Life is about our choices and decisions. When I was younger, my mantra was "Do the right thing." Lately it's become more, "When everyone acts decently, we all get ahead." I think both those are good guidelines to live by. We're all human, and we do human things. We don't always do the right thing, and we kick ourselves down for it. We don't forgive ourselves our mistakes in life. We do really well in some areas and fail to apply that wisdom to other areas of our life. All any of us can do is to keep trying to do better.
This board, and others, is strewn with drama, and failing relationships. It's a community of extremely lonely individuals. I believe, in the end, we are all looking for just a few drops of real human love. For some piece of something we are missing in our lives and just plain do not know how to find it. People on both sides have mentioned how addicting the hobby is. And it's not all about the money. From involved conversations I've had with providers, the sex itself, and I think the intimacy is also powerfully addictive. It's also a trap. I personally do not know any provider who got into this on a fully informed, conscious decision. Pimps of all types find vulnerable people and bring them into this life with deceit and false promises. And the phrase, "it'll be worth it, trust me" is almost always a sure sign you're about to get had if you believe it.

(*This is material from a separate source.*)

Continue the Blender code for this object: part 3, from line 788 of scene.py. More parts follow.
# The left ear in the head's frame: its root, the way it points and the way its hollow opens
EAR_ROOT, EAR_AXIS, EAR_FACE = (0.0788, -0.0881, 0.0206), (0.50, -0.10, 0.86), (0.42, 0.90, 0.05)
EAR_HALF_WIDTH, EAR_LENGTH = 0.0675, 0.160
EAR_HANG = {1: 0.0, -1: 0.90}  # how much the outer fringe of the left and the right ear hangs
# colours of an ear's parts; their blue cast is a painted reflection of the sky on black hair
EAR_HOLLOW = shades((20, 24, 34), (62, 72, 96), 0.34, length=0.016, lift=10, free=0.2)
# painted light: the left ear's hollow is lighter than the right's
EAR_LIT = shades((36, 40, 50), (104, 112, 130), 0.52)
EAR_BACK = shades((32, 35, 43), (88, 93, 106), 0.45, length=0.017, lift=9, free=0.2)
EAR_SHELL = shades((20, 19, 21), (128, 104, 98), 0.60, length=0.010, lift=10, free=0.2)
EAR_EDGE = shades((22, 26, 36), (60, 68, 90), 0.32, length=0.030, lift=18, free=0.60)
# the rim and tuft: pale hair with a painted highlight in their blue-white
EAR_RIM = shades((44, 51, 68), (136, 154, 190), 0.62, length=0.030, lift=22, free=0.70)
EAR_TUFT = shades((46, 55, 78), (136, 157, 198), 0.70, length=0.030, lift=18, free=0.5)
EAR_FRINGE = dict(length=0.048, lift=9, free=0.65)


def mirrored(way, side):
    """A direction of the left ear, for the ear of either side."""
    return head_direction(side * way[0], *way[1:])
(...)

As I see it, the really sad thing is that if there were more honesty from the get go, we'd all end up a shitload happier. Human social structure evolved to allow us to work together cooperatively for the good of the whole and the betterment of individuals.
Originally Posted by Rehke
Mini-novel alert. Lol
So many things so many things! Trying to focus on just one. You touched on the concept of the "greater good" over the "greater one": the foundation of a house vs every crack it may or may not produce. Comprehending that kind of perspective requires significant personal inventory and honest objectivity.

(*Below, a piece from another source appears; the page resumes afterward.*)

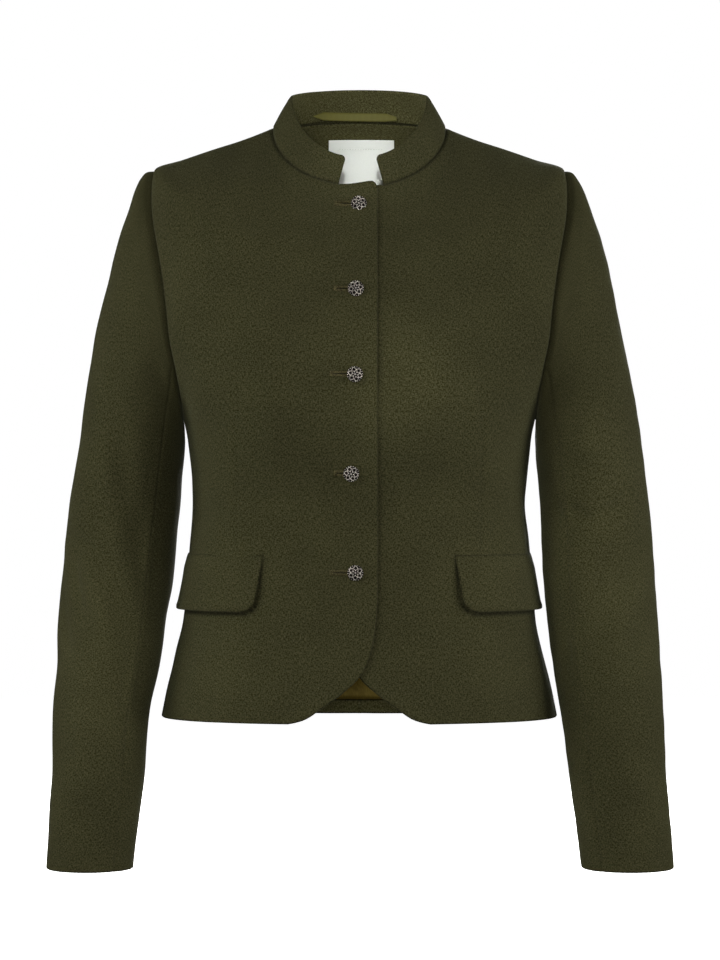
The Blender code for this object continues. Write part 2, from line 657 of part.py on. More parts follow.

You are obviously interested in living in an objective reality or "truth" by recognizing what others may have already seen about you (attraction to self-destructive relationships/BPD types). We all create our own reality, or "truth". Most people see the world subjectively/dishonestly (the greater one over the greater good) but some, like you, are aware of their actual place in the world at large and choose to see themselves objectively/honestly (the greater good over the greater one). The hobby (and the world) are poisoned with people who dismiss the greater good for the greater one. But true selfishness is selfless when you eventually come to the understanding that attaining the greater good is beneficial to every " greater one". Stepping outside yourself (objectivity) and examining your own self-foolery (subjectivity) is living an honest "truth" or reality.
Objective introspection is so difficult and painful for most people (while in comparison to real pain, its rather soothing). Even more unfortunate is that deep and honest introspection requires life shattering pain and the time to recover. Most people who are subjective and live a dishonest "truth" have never experienced real pain or real loss because they didn't hold value in what they had in the first place. They can lose everything and it won't matter because nothing else matters to them but them. They will always choose to be subjectively selfish bc somewhere along the way they lost the ability to truly care about anything.

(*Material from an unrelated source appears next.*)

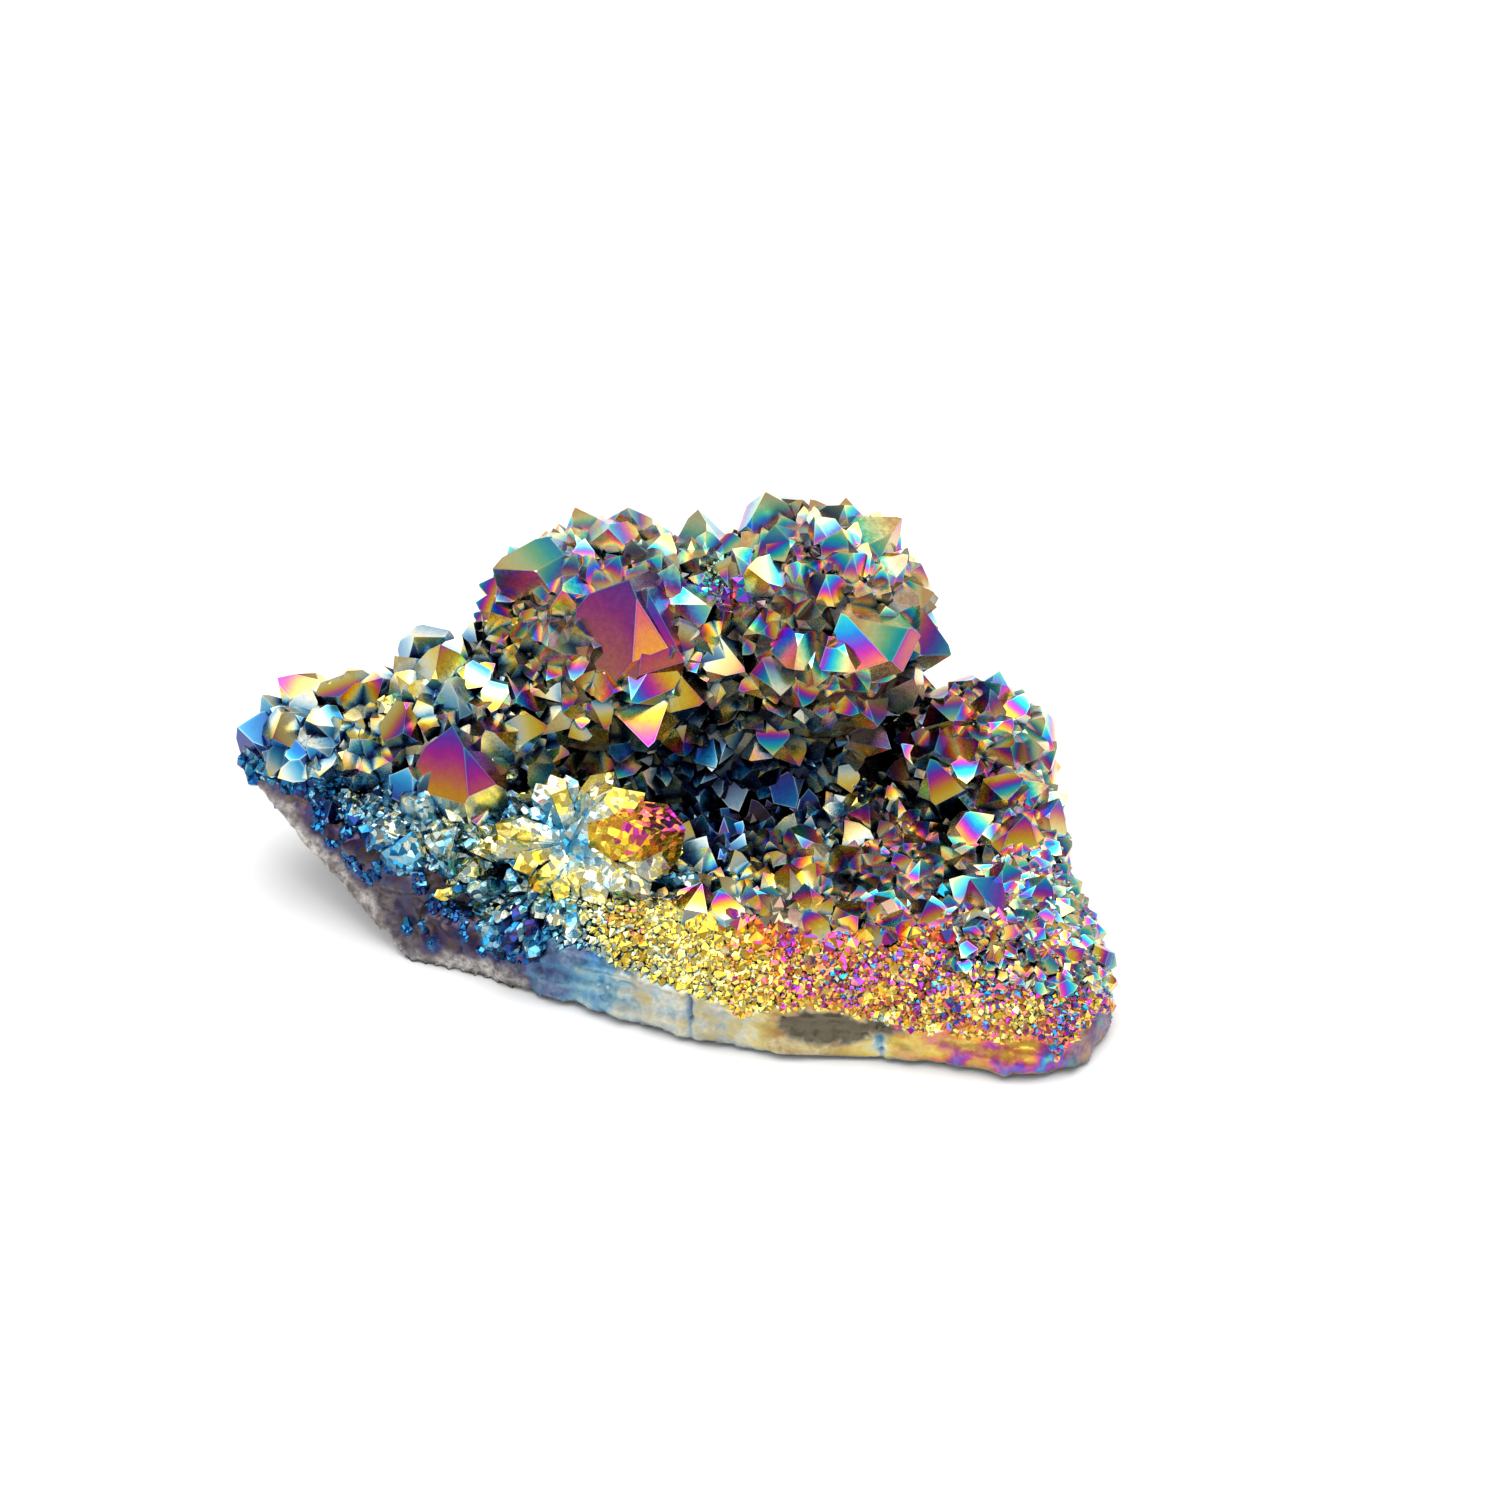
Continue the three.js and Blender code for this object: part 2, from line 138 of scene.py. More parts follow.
form = {
    "footHeight": 8.0,  # mm, the top of the foot
    "basinBack": 12.0,  # mm, sight lines that meet the foot beyond this y are let through
    "ridgeShoulder": 7.0,  # mm, height of the front slope's lower edge
    "ridgeSwell": 1.8,  # mm, how far the slope bulges
    "ridgeBack": 8.0,  # mm, how far the slope's body reaches behind its crest
    "ridgeCount": 34,  # crystals on the slope
    "lowestSeat": 6.5,  # mm, no full crystal stands lower
    "fillSpacing": 0.84,  # room between neighbours, as a share of their mean width
    "tipHeight": 0.66,  # height of a chosen crystal, as a share of its width
    "rootDepth": 0.6,  # how deep a root reaches, as a share of the width
    "brokenRise": 0.3,  # height of the broken ones under the arm, as a share of the width
    "faceSlope": math.radians(55),  # of the tip's faces
    "sightTilt": math.radians(36),
    "sightReach": 480.0,  # mm, from the eye to the sight's centre
    "sightCentre": np.array([10, 0, 23.3]),
    "stationOrigin": np.array([0, -2.8, 19.5]),  # where station u, v = 0, 0 lies
}
across = np.array([1.0, 0, 0])
upward = np.array([0, math.sin(form["sightTilt"]), math.cos(form["sightTilt"])])
toward = np.array([0, -math.cos(form["sightTilt"]), math.sin(form["sightTilt"])])
eye = form["sightCentre"] + form["sightReach"] * toward


def seatAt(u, v):
    # where the sight line through a station meets a lump or the foot's top, else the nearest lump
    way = form["stationOrigin"] + u[:, None] * across + v[:, None] * upward - eye
    foot = (form["footHeight"] - eye[2]) / way[:, 2]
    nearest = np.where((eye + way * foot[:, None])[:, 1] < form["basinBack"], foot, np.inf)
    centre, radii = lumpTable[:, :3], lumpTable[:, 3:6]
    start = (eye - centre) / radii
    along = way[:, None, :] / radii
    a = np.sum(along * along, axis=2)
    b = np.sum(along * start, axis=2)
    miss = np.sum(start * start, axis=1) - b * b / a
    reach = (-b - np.sqrt(np.maximum(a * (1 - miss), 0))) / a
    nearest = np.minimum(nearest, np.where(miss < 1, reach, np.inf).min(axis=1))
    best = miss.argmin(axis=1)
    rows = np.arange(len(u))
    spot = unit(start[best] + along[rows, best] * (-b / a)[rows, best][:, None])
    aside = centre[best] + radii[best] * spot
    hit = eye + way * np.where(np.isfinite(nearest), nearest, 0)[:, None]
    return np.where(np.isfinite(nearest)[:, None], hit, aside)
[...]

Seeing yourself as the world sees you is the only way to honestly investigate yourself and make changes that will benefit you because, in turn, it benefits everyone around you. So many people don't comprehend that but in the hobby you can distance yourself from the subjective thinkers who could care less what they do to others as long as it benefits them. In the hobby u can protect yourself and ur loved ones from these people bc distance is expected. In the real world it is the opposite. People expect to be involved in your personal life and you never know what they will do to you until they have done it.
Yes, as dishonest as people are in the hobby it is also much easier to see the wolves and protect yourself accordingly. A few people have asked me why I do this and the best answer I have is that this is the most honest life I have known. No one enticed me into providing. I happened into it alone, by chance, after my entire reason for living appeared to be lost. Providing saved me from total hopelessness. Being able to give pleasure to others in this most basic way rescued me from the "truth" (reality) that I lived in at the time: that the subjective selfishness of the greater one would always win over the objective honesty of the greater good. Thankfully, because of the hobby, I now consider myself as winning by honest and objective measure one person at a time.
I keep to myself. I live my own life completely and no one is allowed access to areas of my life that I deem inaccessible. In the real world that would be considered strange, but I consider it wise.
There are so many paradoxical realities in the hobby. I've often thought of these with no reasonable outlet to share them. I'm really thankful to know others think along the same lines. I hope I haven't gone on too much but I pretty sure I have. Lol.